Beaucoup se souviennent de ses spectacles où il parlait sans filtre de sexualité, de désir, de transgression. Certains y voyaient une forme de provocation artistique. D’autres, aujourd’hui, y rétrospectivement des signaux inquiétants.
Le théâtre, lieu de vérité et de mise à nu, se retrouve confronté à ses propres zones d’ombre. L’affaire Caubère s’inscrit dans une série de scandales qui, depuis #MeToo, secouent le spectacle vivant français et obligent chacun à reposer la question du rapport de pouvoir entre artistes confirmés et jeunes comédiennes en devenir.
La parole des victimes enfin prise au sérieux ?
Ce qui frappe dans ce dossier, c’est la répétition des faits sur une longue période et le nombre de victimes présumées. Longtemps, certaines plaintes avaient été minimisées ou classées. Aujourd’hui, la justice semble prendre une toute autre mesure de la gravité des accusations.
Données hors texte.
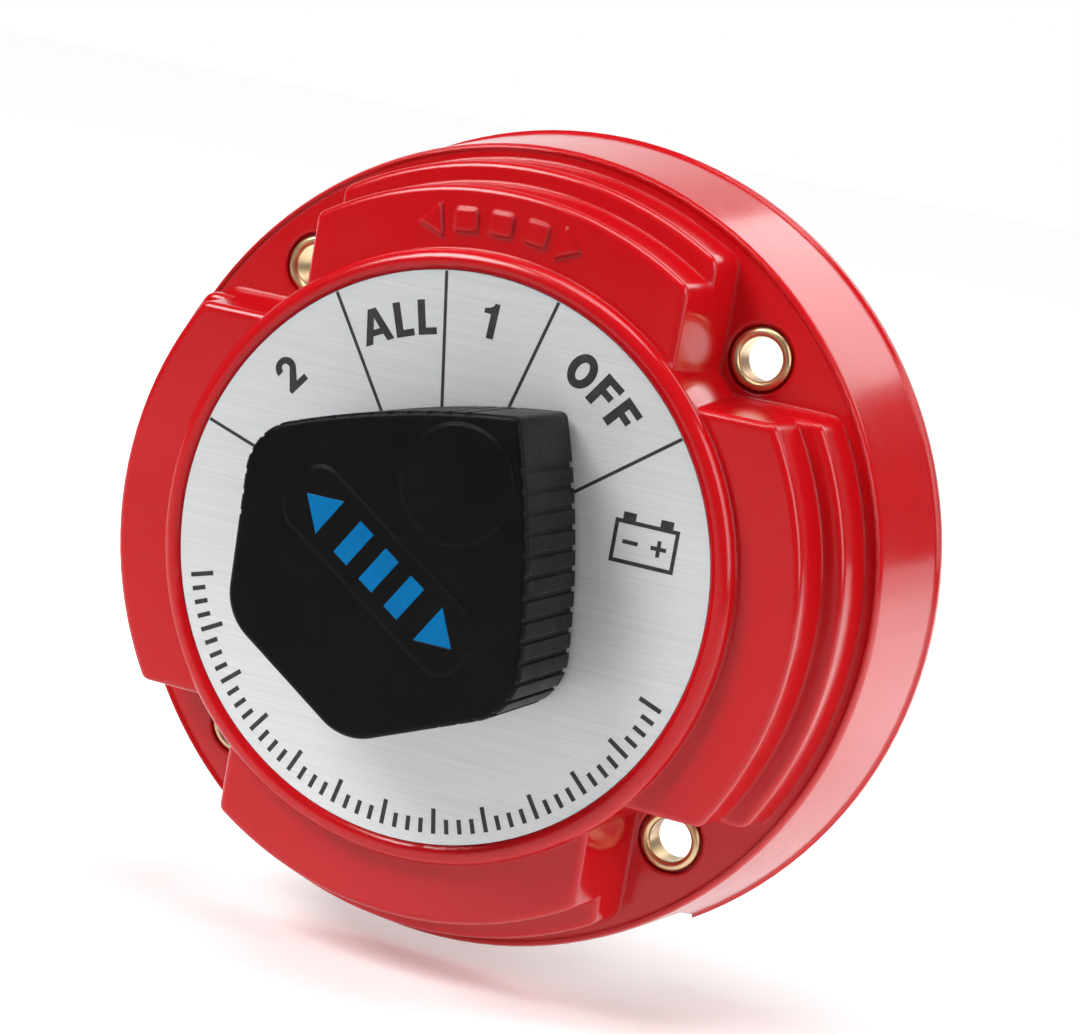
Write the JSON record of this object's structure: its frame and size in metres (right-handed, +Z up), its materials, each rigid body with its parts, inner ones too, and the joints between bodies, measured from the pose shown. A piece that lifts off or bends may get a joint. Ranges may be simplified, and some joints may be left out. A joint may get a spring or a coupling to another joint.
{
  "type": "battery switch",
  "caption": "Surface-mounted marine battery selector switch: round red housing with raised pads, brass eyelets, a round dial plate and a ribbed pointer knob.",
  "frame": {"origin": "centre of the rear rim's plane, where the switch stands on its panel", "axes": "the face with the knob looks along -Y, +Y points into the panel, +Z is up with the cable entry at the bottom, +X is to the right seen from the front"},
  "size_m": [0.13, 0.0651, 0.1274],
  "materials": {
    "housing_plastic": "glossy moulded red plastic",
    "label_aluminium": "fine brushed dial plate with dark print",
    "bushing_brass": "turned brass",
    "eyelet_brass": "pressed brass with a rolled lip",
    "steel": "stainless steel",
    "spring_steel": "spring steel",
    "phenolic": "dark moulded phenolic",
    "rubber": "black seal rubber",
    "copper_alloy": "copper contact strip",
    "stud_copper": "tin-plated copper",
    "contact_silver": "silver alloy",
    "nylon": "natural nylon",
    "knob_plastic": "black plastic, fine grain",
    "inlay_blue": "blue paint filling"
  },
  "bodies": {
    "housing_body": {"housing": "housing_plastic", "label_plate": "label_aluminium", "shaft_bushing": "bushing_brass", "stop_pin": "steel", "detent_spring": "spring_steel", "contact_base": "phenolic", "base_gasket": "rubber", "base_screws": "steel", "contact_1": "copper_alloy", "contact_2": "copper_alloy", "contact_common": "copper_alloy", "stud_1": "stud_copper", "stud_2": "stud_copper", "stud_common": "stud_copper", "base_nuts": "stud_copper", "flat_washers": "steel", "lock_washers": "spring_steel", "terminal_nuts": "steel", "eyelets": "eyelet_brass"},
    "knob_body": {"knob": "knob_plastic", "knob_inlay": "inlay_blue", "knob_insert": "bushing_brass", "knob_screw": "steel", "drive_shaft": "steel", "shaft_seal": "rubber", "thrust_washer": "nylon", "rotor": "nylon", "rotor_clip": "spring_steel", "disc_spring": "spring_steel", "moving_contact": "copper_alloy", "contact_tips": "contact_silver"}
  },
  "joints": [
    {"name": "knob_turn", "type": "hinge", "parent": "housing_body", "child": "knob_body", "pos_m": [0, 0, 0], "axis": [0, -1, 0], "range_deg": [0, 90], "deforming": ["detent_spring"]}
  ]
}
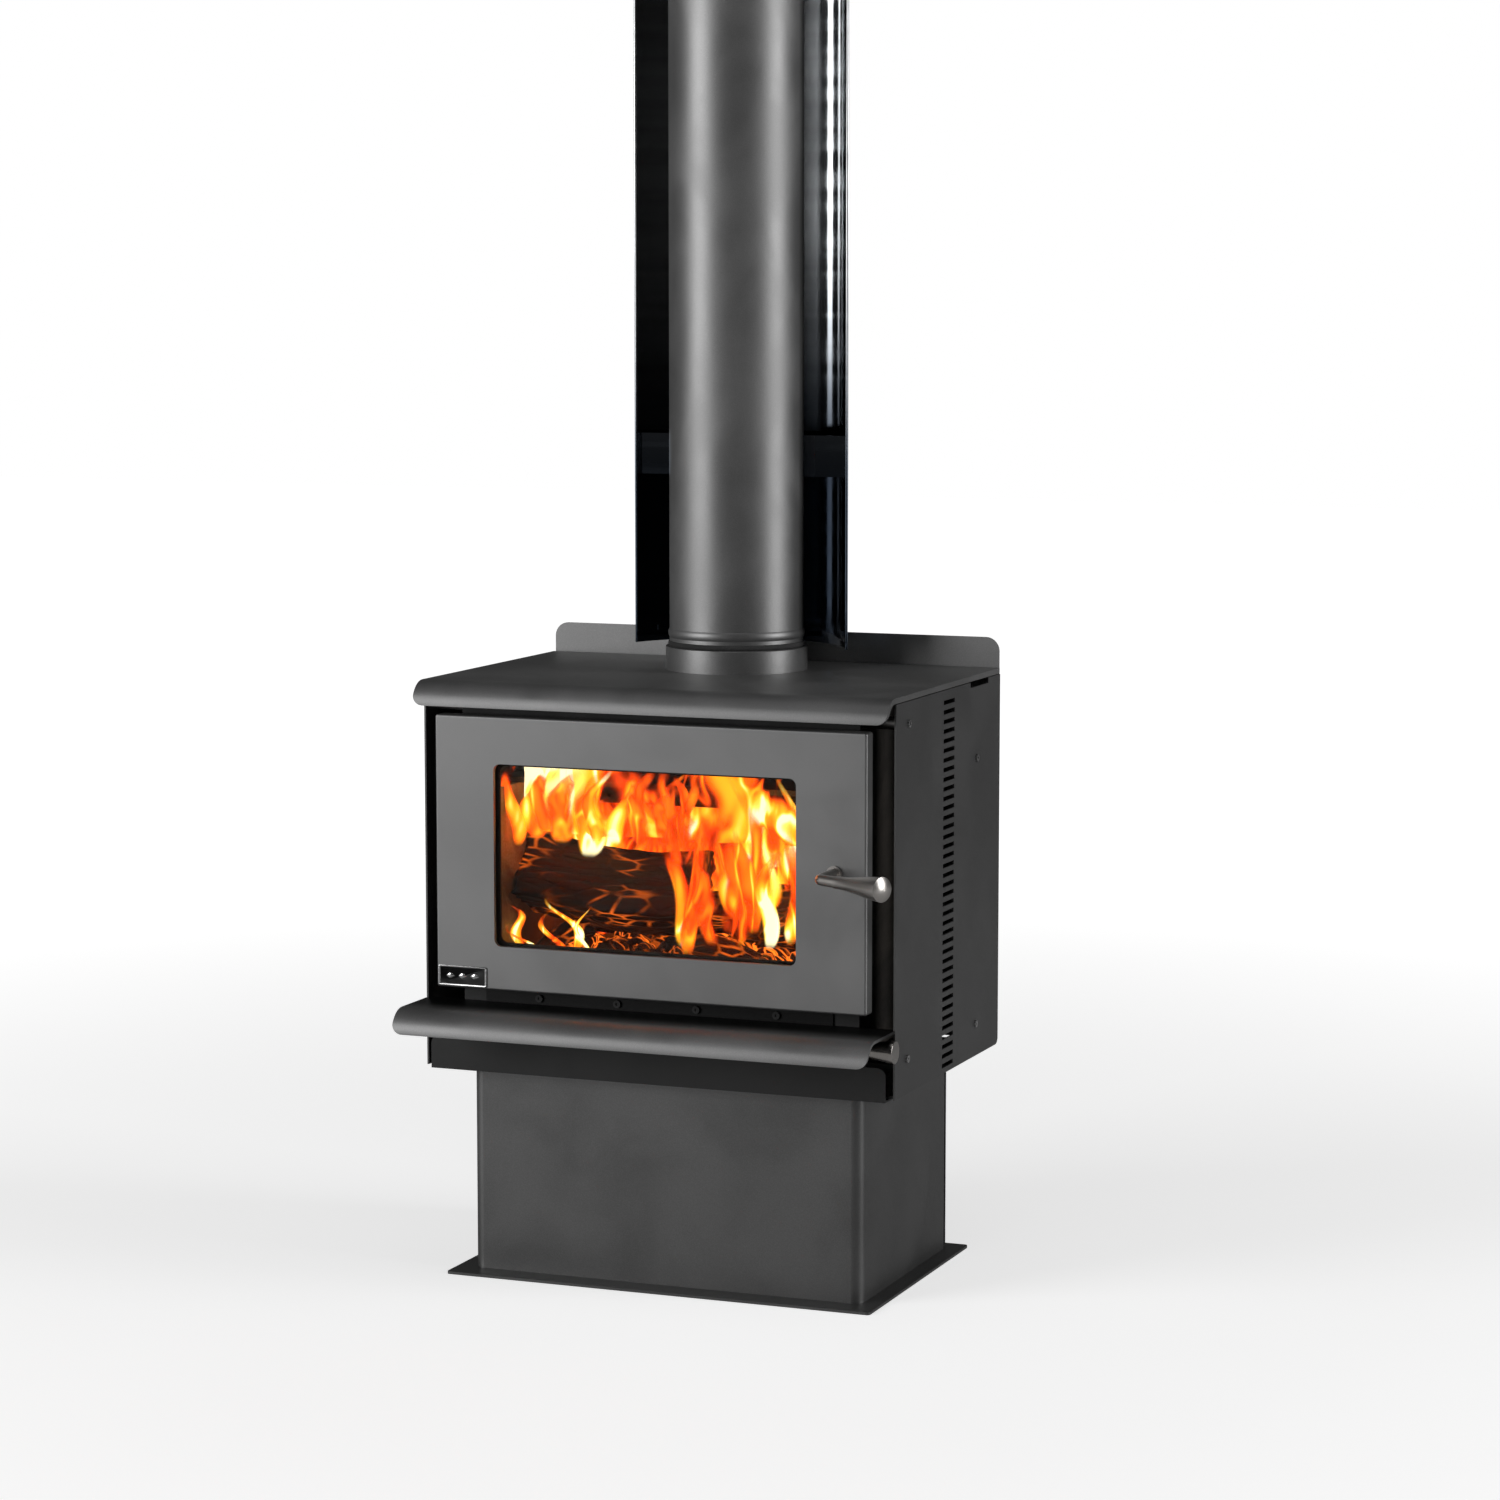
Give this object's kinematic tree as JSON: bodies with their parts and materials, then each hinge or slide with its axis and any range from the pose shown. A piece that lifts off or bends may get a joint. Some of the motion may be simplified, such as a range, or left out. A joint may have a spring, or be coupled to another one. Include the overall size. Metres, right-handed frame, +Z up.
{
  "type": "wood burning stove",
  "caption": "Free-standing wood stove on a pedestal: glazed door on side hinges, curled top plate and ash shelf, slotted side panels, flue pipe with open-fronted heat shield.",
  "frame": {"origin": "centre of the base plate's underside, on the floor", "axes": "+Z up along the flue, -Y out of the front through the door, +X to the right of a person facing the door"},
  "size_m": [0.5805, 0.474, 1.55],
  "materials": {
    "stove_paint": "satin metallic charcoal, high-temperature stove paint",
    "casing_paint": "satin charcoal paint, slightly darker",
    "black_paint": "matt black paint",
    "sooted_steel": "heat-stained steel",
    "firebrick": "insulating refractory brick, sooted",
    "bright_screw": "blackened steel screws",
    "polished_steel": "polished stainless sheet",
    "bare_steel": "bright turned steel",
    "handle_metal": "satin dark metal",
    "ceramic_glass": "clear ceramic glass",
    "rope": "braided glass-fibre rope",
    "badge_metal": "bright rim round a dark blank field"
  },
  "bodies": {
    "root": {"base_plate": "casing_paint", "pedestal_shell": "casing_paint", "pedestal_rear_panel": "casing_paint", "rear_panel_screws": "bright_screw", "casing_base_pan": "black_paint", "pedestal_bolts": "bright_screw", "casing_side_left": "casing_paint", "casing_side_right": "casing_paint", "casing_side_screws": "bright_screw", "panel_standoffs": "black_paint", "rear_heat_shield": "stove_paint", "top_plate": "stove_paint", "top_plate_spacers": "black_paint", "firebox_shell": "black_paint", "firebox_front_frame": "black_paint", "plenum_plate": "black_paint", "floor_bricks": "firebrick", "side_brick_left": "firebrick", "side_brick_right": "firebrick", "rear_brick": "firebrick", "baffle_plate": "sooted_steel", "secondary_air_tubes": "sooted_steel", "log_retainer": "sooted_steel", "airwash_channel": "sooted_steel", "support_rails": "black_paint", "ash_shelf": "stove_paint", "shelf_screws": "bright_screw", "apron_panel": "black_paint", "apron_screws": "bright_screw", "air_guides": "black_paint", "air_rod_guide": "black_paint", "hinge_lug_lower": "black_paint", "hinge_pin_lower": "bare_steel", "hinge_lug_upper": "black_paint", "hinge_pin_upper": "bare_steel", "latch_keeper": "black_paint", "flue_collar": "stove_paint", "flue_pipe": "stove_paint", "flue_shield": "polished_steel", "shield_brackets": "polished_steel", "shield_rivets": "bright_screw"},
    "door": {"door_panel": "stove_paint", "window_glass": "ceramic_glass", "glass_gasket": "rope", "glass_retainer": "black_paint", "retainer_screws": "bright_screw", "seal_channel": "black_paint", "door_rope_seal": "rope", "badge_plate": "badge_metal", "handle_boss": "handle_metal", "hinge_leaf_lower": "black_paint", "hinge_leaf_upper": "black_paint"},
    "handle": {"handle_rod": "handle_metal", "handle_grip": "handle_metal", "latch_tongue": "bare_steel", "spindle_nut": "bright_screw"},
    "air_control": {"air_slide": "black_paint", "air_rod": "bare_steel", "air_knob": "handle_metal"}
  },
  "joints": [
    {"name": "door_swing", "type": "hinge", "parent": "root", "child": "door", "pos_m": [-0.24, -0.156, 0.475], "axis": [0, 0, -1], "range_deg": [0, 110]},
    {"name": "handle_turn", "type": "hinge", "parent": "door", "child": "handle", "pos_m": [0.214, -0.2, 0.4755], "axis": [0, -1, 0], "range_deg": [-20, 70]},
    {"name": "air_control_pull", "type": "slide", "parent": "root", "child": "air_control", "axis": [1, 0, 0], "range_m": [0, 0.03]}
  ]
}
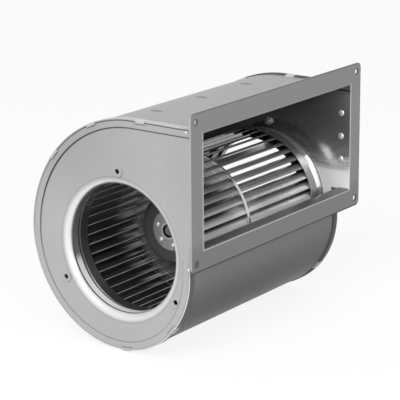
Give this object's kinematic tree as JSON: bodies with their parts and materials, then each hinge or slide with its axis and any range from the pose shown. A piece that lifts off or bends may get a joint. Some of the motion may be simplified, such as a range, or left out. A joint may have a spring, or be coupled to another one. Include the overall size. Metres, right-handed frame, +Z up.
{
  "type": "centrifugal blower",
  "caption": "Double-inlet centrifugal blower: sheet-steel scroll casing with a rectangular outlet flange, drum impeller and external-rotor DC motor.",
  "frame": {"origin": "middle of the outlet flange's front face, which is also the middle of its four holes", "axes": "-Y is the way the air leaves the outlet; +X runs along the shaft from the plain inlet to the motor bracket's side; +Z is up"},
  "size_m": [0.256, 0.1843, 0.2212],
  "materials": {
    "flange_steel": "galvanised, satin",
    "wall_steel": "galvanised, satin",
    "wrap_steel": "galvanised, satin",
    "impeller_steel": "galvanised, satin",
    "bracket_steel": "zinc plated",
    "rivet_steel": "zinc plated, bright",
    "screw_zinc": "zinc plated, bright",
    "hub_plate_zinc": "zinc plated, matt",
    "hub_steel": "turned",
    "clip_steel": "blackened spring steel",
    "bearing_steel": "ground and polished",
    "core_steel": "laminated sheet edges",
    "bell_paint": "dark dip coat",
    "cast_alloy": "die cast",
    "magnet_ferrite": "bonded ferrite, matt",
    "coil_copper": "enamelled copper wire",
    "insulator_plastic": "moulded",
    "board_laminate": "lacquered laminate",
    "black_plastic": "moulded",
    "grommet_rubber": "moulded"
  },
  "bodies": {
    "housing": {"outlet_flange": "flange_steel", "left_side_wall": "wall_steel", "right_side_wall": "wall_steel", "scroll_wrap": "wrap_steel", "cutoff_tongue": "wrap_steel", "tongue_rivets": "rivet_steel", "left_collar_rivets": "rivet_steel", "right_collar_rivets": "rivet_steel", "motor_bracket": "bracket_steel", "bracket_screws": "screw_zinc", "bracket_nuts": "screw_zinc", "motor_carrier": "cast_alloy", "motor_screws": "screw_zinc", "lead_grommet": "grommet_rubber", "bearing_cap": "black_plastic", "stator_core": "core_steel", "front_insulator": "insulator_plastic", "rear_insulator": "insulator_plastic", "stator_coils": "coil_copper", "circuit_board": "board_laminate", "board_components": "black_plastic", "front_bearing_outer": "bearing_steel", "rear_bearing_outer": "bearing_steel", "preload_washer": "bearing_steel"},
    "rotor": {"rotor_bell": "bell_paint", "magnet_ring": "magnet_ferrite", "rotor_hub": "hub_steel", "hub_plate": "hub_plate_zinc", "hub_rivets": "rivet_steel", "rotor_shaft": "bearing_steel", "front_shaft_clip": "clip_steel", "rear_shaft_clip": "clip_steel", "front_bearing_inner": "bearing_steel", "rear_bearing_inner": "bearing_steel", "bearing_balls": "bearing_steel", "impeller_disc": "impeller_steel", "left_blades": "impeller_steel", "right_blades": "impeller_steel", "left_end_ring": "impeller_steel", "right_end_ring": "impeller_steel"}
  },
  "joints": [
    {"name": "rotor_spin", "type": "hinge", "parent": "housing", "child": "rotor", "pos_m": [0, 0.0885, -0.0654], "axis": [1, 0, 0], "continuous": true}
  ]
}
Les enquêteurs travaillent désormais sur un faisceau d’indices concordants : témoignages, échanges écrits, éléments matériels. Même si Philippe Caubère bénéficie toujours de la présomption d’innocence, l’accumulation des charges rend la situation particulièrement délicate.
L’avocate actuelle du comédien, Me Fanny Colin, n’a pas souhaité commenter cette nouvelle mise en examen. Un silence qui en dit long sur la complexité du dossier.
Vers un procès retentissant ?
À ce stade, rien n’indique quand l’affaire pourrait être jugée. Mais une chose est sûre : lorsqu’elle arrivera devant une cour d’assises, elle risque de marquer durablement les esprits. Entre la personnalité de l’accusé, la gravité des faits reprochés et le contexte post #MeToo, tous les ingrédients d’un procès hors norme sont réunis.
En attendant, la lumière crue des projecteurs judiciaires continue d’éclairer les coulisses d’un monde artistique qui, comme tant d’autres, doit aujourd’hui regarder en face ses dérives passées.
Une affaire qui nous rappelle, une fois de plus, que le talent ne protège ni de la faute ni de la loi. Et que la parole des victimes, même tardive, finit toujours par trouver un écho.